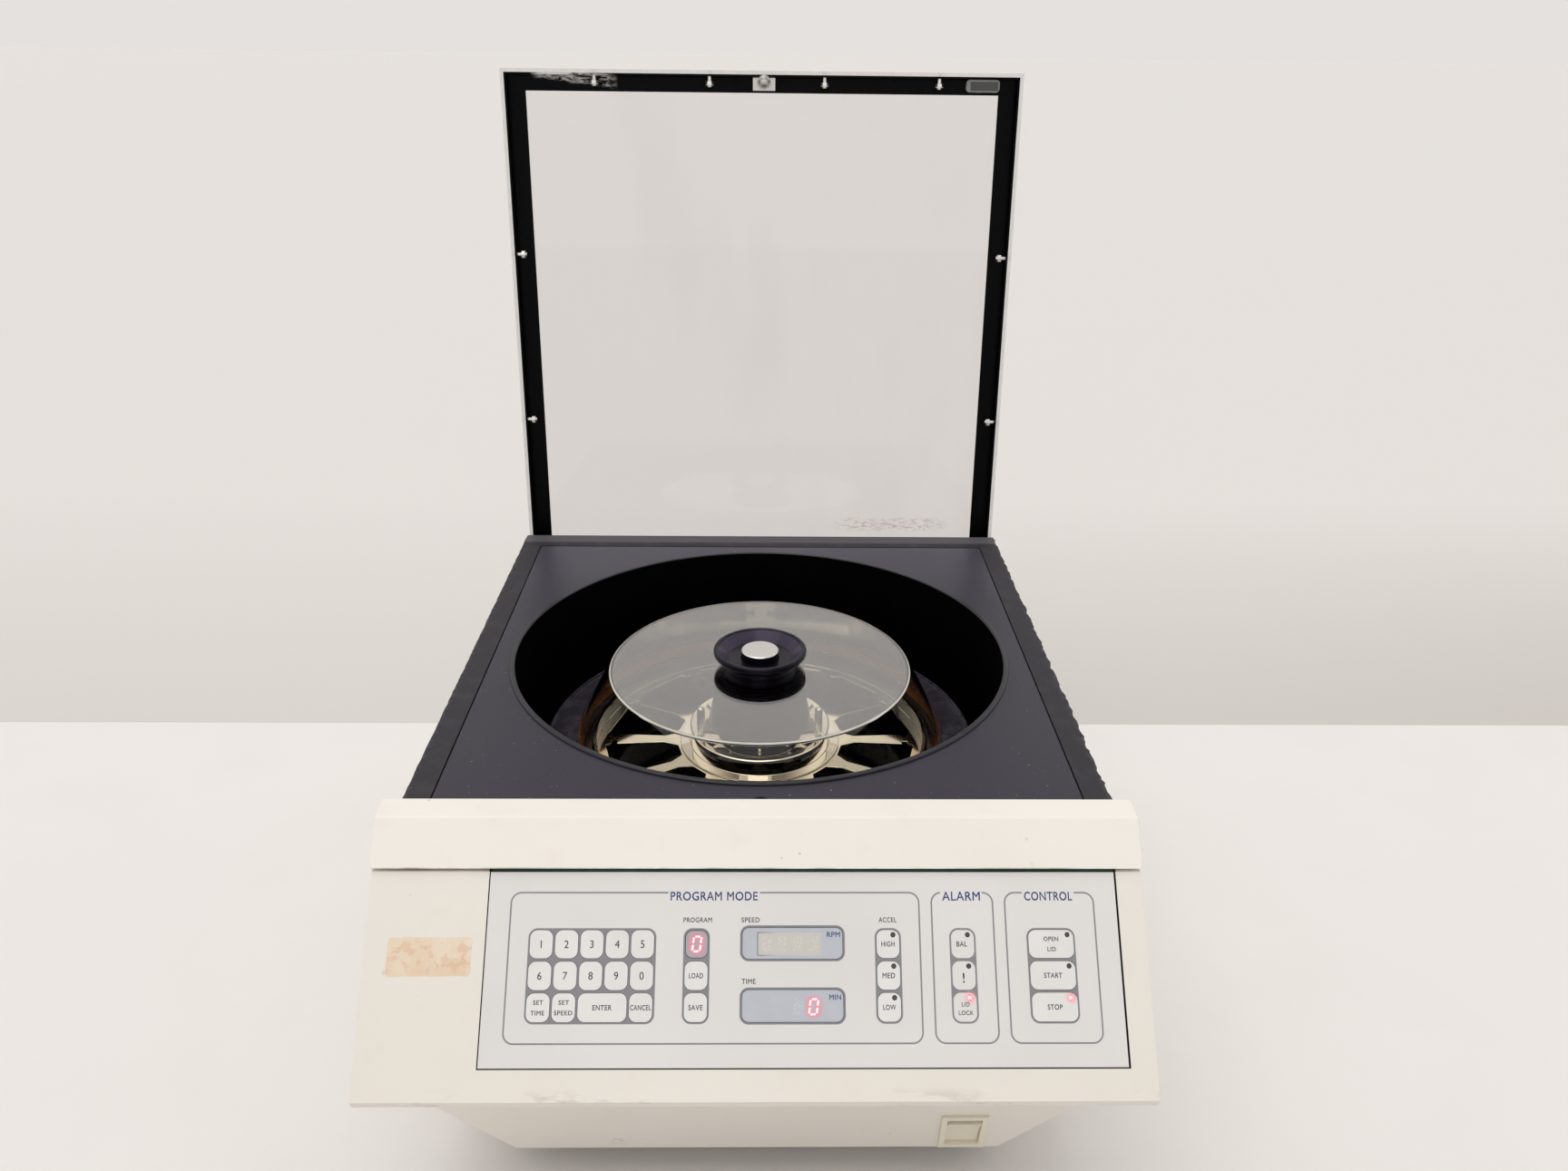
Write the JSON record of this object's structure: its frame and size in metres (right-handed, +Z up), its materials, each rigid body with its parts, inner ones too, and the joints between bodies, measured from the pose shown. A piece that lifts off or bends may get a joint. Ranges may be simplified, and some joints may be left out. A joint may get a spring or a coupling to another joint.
{
  "type": "cytocentrifuge",
  "caption": "Bench centrifuge for cell smears: open clear lid, black deck and bowl, sealed head with clear cover and knob, sloped membrane keypad and cream casing.",
  "frame": {"origin": "on the bench, at the middle of the box round the instrument with its lid open", "axes": "+Z up, +Y from the keypad to the rear, +X to the operator's right"},
  "size_m": [0.39, 0.5328, 0.5786],
  "materials": {
    "casing_cream": "fine satin moulding, slightly worn",
    "tub_cream": "satin paint",
    "deck_black": "satin black",
    "bowl_black": "satin black",
    "lid_clear": "clear sheet",
    "cover_clear": "clear moulding",
    "black_plastic": "satin",
    "knob_black": "gloss",
    "rubber": "matt",
    "gasket": "matt foam",
    "steel": "brushed",
    "polished_steel": "polished",
    "membrane": "fine matt film",
    "key_film": "matt film",
    "window_film": "smooth film",
    "lamp_red": "clear red",
    "board_green": "board",
    "core_steel": "plain"
  },
  "bodies": {
    "instrument": {"base_tub": "tub_cream", "rubber_feet": "rubber", "upper_casing": "casing_cream", "rear_panel": "deck_black", "mains_inlet": "black_plastic", "front_console": "casing_cream", "front_hood": "casing_cream", "deck_plate": "deck_black", "deck_gasket": "gasket", "bowl_liner": "bowl_black", "motor_mount_plate": "steel", "motor_housing": "core_steel", "transformer": "core_steel", "latch_solenoid": "core_steel", "membrane_overlay": "membrane", "control_board": "board_green", "display_windows": "window_film", "indicator_leds": "lamp_red", "switch_bezel": "casing_cream", "case_screws": "steel"},
    "lid": {"lid_panel": "lid_clear", "lid_frame": "black_plastic", "lid_screws": "steel", "latch_striker": "steel", "lid_magnet": "polished_steel", "hinge_arms": "black_plastic", "hinge_pins": "steel"},
    "latch": {"latch_bolt": "steel"},
    "drive": {"drive_spindle": "steel"},
    "head": {"head_base": "bowl_black", "carrier_plate": "steel", "head_hub": "polished_steel"},
    "cover": {"clear_cover": "cover_clear", "cover_knob": "knob_black", "knob_hub": "knob_black"},
    "button": {"push_button": "steel", "button_spring": "steel"},
    "rocker": {"mains_rocker": "casing_cream"},
    "key_0_pad": {"key_0": "key_film"},
    "key_1_pad": {"key_1": "key_film"},
    "key_2_pad": {"key_2": "key_film"},
    "key_3_pad": {"key_3": "key_film"},
    "key_4_pad": {"key_4": "key_film"},
    "key_5_pad": {"key_5": "key_film"},
    "key_6_pad": {"key_6": "key_film"},
    "key_7_pad": {"key_7": "key_film"},
    "key_8_pad": {"key_8": "key_film"},
    "key_9_pad": {"key_9": "key_film"},
    "key_set_time_pad": {"key_set_time": "key_film"},
    "key_set_speed_pad": {"key_set_speed": "key_film"},
    "key_enter_pad": {"key_enter": "key_film"},
    "key_cancel_pad": {"key_cancel": "key_film"},
    "key_load_pad": {"key_load": "key_film"},
    "key_save_pad": {"key_save": "key_film"},
    "key_accel_high_pad": {"key_accel_high": "key_film"},
    "key_accel_medium_pad": {"key_accel_medium": "key_film"},
    "key_accel_low_pad": {"key_accel_low": "key_film"},
    "key_open_lid_pad": {"key_open_lid": "key_film"},
    "key_start_pad": {"key_start": "key_film"},
    "key_stop_pad": {"key_stop": "key_film"}
  },
  "joints": [
    {"name": "lid_hinge", "type": "hinge", "parent": "instrument", "child": "lid", "pos_m": [0, 0.2082, 0.2115], "axis": [-1, 0, 0], "range_deg": [-94.1, 0]},
    {"name": "latch_slide", "type": "slide", "parent": "instrument", "child": "latch", "axis": [0, 1, 0], "range_m": [0, 0.009], "stiffness_N_per_m": 150, "springref_m": -0.001},
    {"name": "rotor_spin", "type": "hinge", "parent": "instrument", "child": "drive", "pos_m": [0, 0.0246, 0.1215], "axis": [0, 0, 1], "continuous": true},
    {"name": "head_lift", "type": "slide", "parent": "drive", "child": "head", "axis": [0, 0, 1], "range_m": [0, 0.12]},
    {"name": "cover_lift", "type": "slide", "parent": "head", "child": "cover", "axis": [0, 0, 1], "range_m": [0, 0.08]},
    {"name": "button_press", "type": "slide", "parent": "cover", "child": "button", "axis": [0, 0, 1], "range_m": [-0.004, 0], "stiffness_N_per_m": 800, "springref_m": 0.003, "deforming": ["button_spring"]},
    {"name": "mains_rocker_tilt", "type": "hinge", "parent": "instrument", "child": "rocker", "pos_m": [0.118, -0.18369, 0.03102], "axis": [1, 0, 0], "range_deg": [-18, 0]},
    {"name": "key_0_press", "type": "slide", "parent": "instrument", "child": "key_0_pad", "axis": [0, -0.7431, 0.6691], "range_m": [-0.0004, 0], "stiffness_N_per_m": 2000, "springref_m": 0.0001},
    {"name": "key_1_press", "type": "slide", "parent": "instrument", "child": "key_1_pad", "axis": [0, -0.7431, 0.6691], "range_m": [-0.0004, 0], "stiffness_N_per_m": 2000, "springref_m": 0.0001},
    {"name": "key_2_press", "type": "slide", "parent": "instrument", "child": "key_2_pad", "axis": [0, -0.7431, 0.6691], "range_m": [-0.0004, 0], "stiffness_N_per_m": 2000, "springref_m": 0.0001},
    {"name": "key_3_press", "type": "slide", "parent": "instrument", "child": "key_3_pad", "axis": [0, -0.7431, 0.6691], "range_m": [-0.0004, 0], "stiffness_N_per_m": 2000, "springref_m": 0.0001},
    {"name": "key_4_press", "type": "slide", "parent": "instrument", "child": "key_4_pad", "axis": [0, -0.7431, 0.6691], "range_m": [-0.0004, 0], "stiffness_N_per_m": 2000, "springref_m": 0.0001},
    {"name": "key_5_press", "type": "slide", "parent": "instrument", "child": "key_5_pad", "axis": [0, -0.7431, 0.6691], "range_m": [-0.0004, 0], "stiffness_N_per_m": 2000, "springref_m": 0.0001},
    {"name": "key_6_press", "type": "slide", "parent": "instrument", "child": "key_6_pad", "axis": [0, -0.7431, 0.6691], "range_m": [-0.0004, 0], "stiffness_N_per_m": 2000, "springref_m": 0.0001},
    {"name": "key_7_press", "type": "slide", "parent": "instrument", "child": "key_7_pad", "axis": [0, -0.7431, 0.6691], "range_m": [-0.0004, 0], "stiffness_N_per_m": 2000, "springref_m": 0.0001},
    {"name": "key_8_press", "type": "slide", "parent": "instrument", "child": "key_8_pad", "axis": [0, -0.7431, 0.6691], "range_m": [-0.0004, 0], "stiffness_N_per_m": 2000, "springref_m": 0.0001},
    {"name": "key_9_press", "type": "slide", "parent": "instrument", "child": "key_9_pad", "axis": [0, -0.7431, 0.6691], "range_m": [-0.0004, 0], "stiffness_N_per_m": 2000, "springref_m": 0.0001},
    {"name": "key_set_time_press", "type": "slide", "parent": "instrument", "child": "key_set_time_pad", "axis": [0, -0.7431, 0.6691], "range_m": [-0.0004, 0], "stiffness_N_per_m": 2000, "springref_m": 0.0001},
    {"name": "key_set_speed_press", "type": "slide", "parent": "instrument", "child": "key_set_speed_pad", "axis": [0, -0.7431, 0.6691], "range_m": [-0.0004, 0], "stiffness_N_per_m": 2000, "springref_m": 0.0001},
    {"name": "key_enter_press", "type": "slide", "parent": "instrument", "child": "key_enter_pad", "axis": [0, -0.7431, 0.6691], "range_m": [-0.0004, 0], "stiffness_N_per_m": 2000, "springref_m": 0.0001},
    {"name": "key_cancel_press", "type": "slide", "parent": "instrument", "child": "key_cancel_pad", "axis": [0, -0.7431, 0.6691], "range_m": [-0.0004, 0], "stiffness_N_per_m": 2000, "springref_m": 0.0001},
    {"name": "key_load_press", "type": "slide", "parent": "instrument", "child": "key_load_pad", "axis": [0, -0.7431, 0.6691], "range_m": [-0.0004, 0], "stiffness_N_per_m": 2000, "springref_m": 0.0001},
    {"name": "key_save_press", "type": "slide", "parent": "instrument", "child": "key_save_pad", "axis": [0, -0.7431, 0.6691], "range_m": [-0.0004, 0], "stiffness_N_per_m": 2000, "springref_m": 0.0001},
    {"name": "key_accel_high_press", "type": "slide", "parent": "instrument", "child": "key_accel_high_pad", "axis": [0, -0.7431, 0.6691], "range_m": [-0.0004, 0], "stiffness_N_per_m": 2000, "springref_m": 0.0001},
    {"name": "key_accel_medium_press", "type": "slide", "parent": "instrument", "child": "key_accel_medium_pad", "axis": [0, -0.7431, 0.6691], "range_m": [-0.0004, 0], "stiffness_N_per_m": 2000, "springref_m": 0.0001},
    {"name": "key_accel_low_press", "type": "slide", "parent": "instrument", "child": "key_accel_low_pad", "axis": [0, -0.7431, 0.6691], "range_m": [-0.0004, 0], "stiffness_N_per_m": 2000, "springref_m": 0.0001},
    {"name": "key_open_lid_press", "type": "slide", "parent": "instrument", "child": "key_open_lid_pad", "axis": [0, -0.7431, 0.6691], "range_m": [-0.0004, 0], "stiffness_N_per_m": 2000, "springref_m": 0.0001},
    {"name": "key_start_press", "type": "slide", "parent": "instrument", "child": "key_start_pad", "axis": [0, -0.7431, 0.6691], "range_m": [-0.0004, 0], "stiffness_N_per_m": 2000, "springref_m": 0.0001},
    {"name": "key_stop_press", "type": "slide", "parent": "instrument", "child": "key_stop_pad", "axis": [0, -0.7431, 0.6691], "range_m": [-0.0004, 0], "stiffness_N_per_m": 2000, "springref_m": 0.0001}
  ]
}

----------------

PROBLEM STATEMENT: Where a line of the material above holds the string "bodies", copy that line.

EXPECTED ANSWER:
Write the JSON record of this object's structure: its frame and size in metres (right-handed, +Z up), its materials, each rigid body with its parts, inner ones too, and the joints between bodies, measured from the pose shown. A piece that lifts off or bends may get a joint. Ranges may be simplified, and some joints may be left out. A joint may get a spring or a coupling to another joint.
  "bodies": {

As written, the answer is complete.